Inflation is "a general increase in prices and fall in the purchasing value of money."

One cause of inflation is printing more money.

By halving the rate of production of new money you halve its inflationary effect.


The currency supply of Bitcoin currently inflates at about 2.5% p.a.. However, this is what economists refer to as monetary inflation. The supply is disinflationary, because the rate of monetary inflation is decreasing over time as each block increases the supply by a smaller relative amount.

When people speculate about Bitcoin being inherently "deflationary", they are not talking about monetary deflation, but about price deflation. Given the decreasing growth of Bitcoin's monetary supply, the underlying expectation is that the total value of the Bitcoin network will increase faster than the supply which would mean that the purchasing power of Bitcoin is going to increase over time.


Inflation is when there's too much money in the economy, thus too much demand for goods paid with this currency, thus causing general price levels in terms of this currency to rise. Halving reduces (the increase in) the supply of coins. Less money = less demand = less demand-pull inflation (also called inflationary pressure) -> prices don't rise.


Because there in no inflation in the Bitcoin system. Using bitcoin all users agree to the rules of consensus, one of them being that there will never be more than 21 million in the system.

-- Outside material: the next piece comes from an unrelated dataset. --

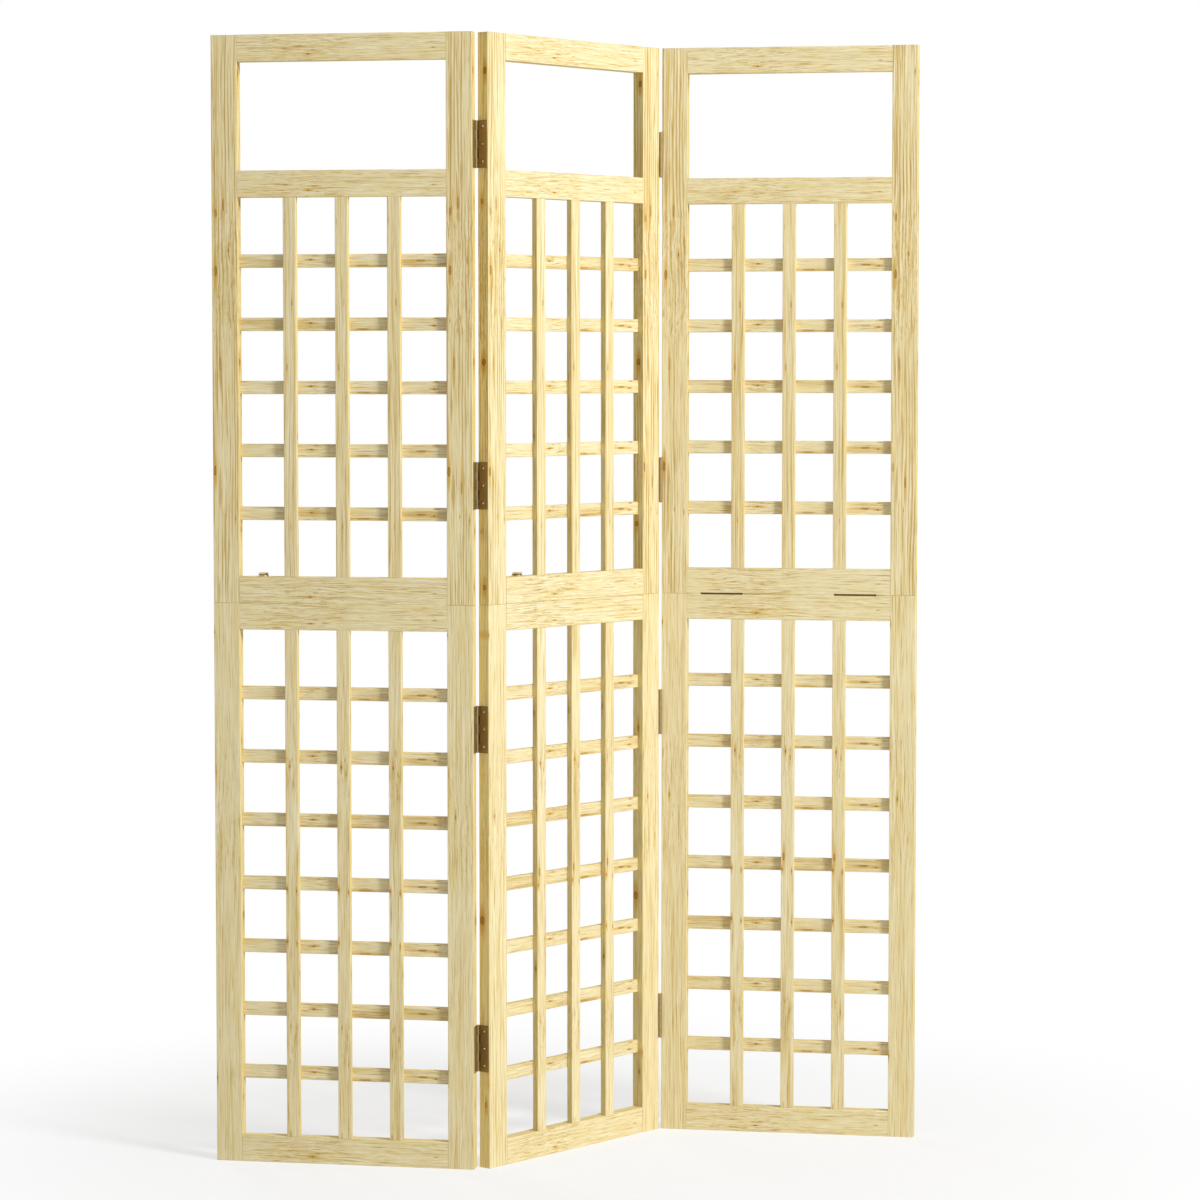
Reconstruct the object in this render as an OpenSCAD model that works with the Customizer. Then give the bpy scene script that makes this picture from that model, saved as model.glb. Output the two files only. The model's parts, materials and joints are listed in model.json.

The reason that "halving" was included in the software code has nothing to do with ether inflation or deflation but something very different. How to distribute the coins to begin with. In the beginning, There was no utility to using the system to communicate value over the network. So to incentivize participants to use resources (hardware, electricity, bandwidth, etc.) to secure the peer to peer network 50 coin miner reward was added for each block, and that is coded in the software to be cut in half about every 4 years.

Over time if there is utility to using the system, it will be enough for it to be self sustaining by just rewarding the miners the fees to include transactions on the blockchain. So there can not be any inflation we know there can't be more than 21 million, but because people may lose private keys, there may be some deflation. Lost coins make the rest of them worth a bit more.

  • "There is no inflation in Bitcoin" is false. Inflation happens when the money supply is larger than the supply of things to spend it on. The limitation on the number of coins has no impact on the supply of things to spend it on, and has only a small effect on the money supply (it's basically a limit on the "MB" measure, while the best predictor of inflation is the "MZM" measure of the money supply). You can see this by looking at the Bitcoin exchange rate -- Bitcoin has undergone several periods of hyperinflation in its history.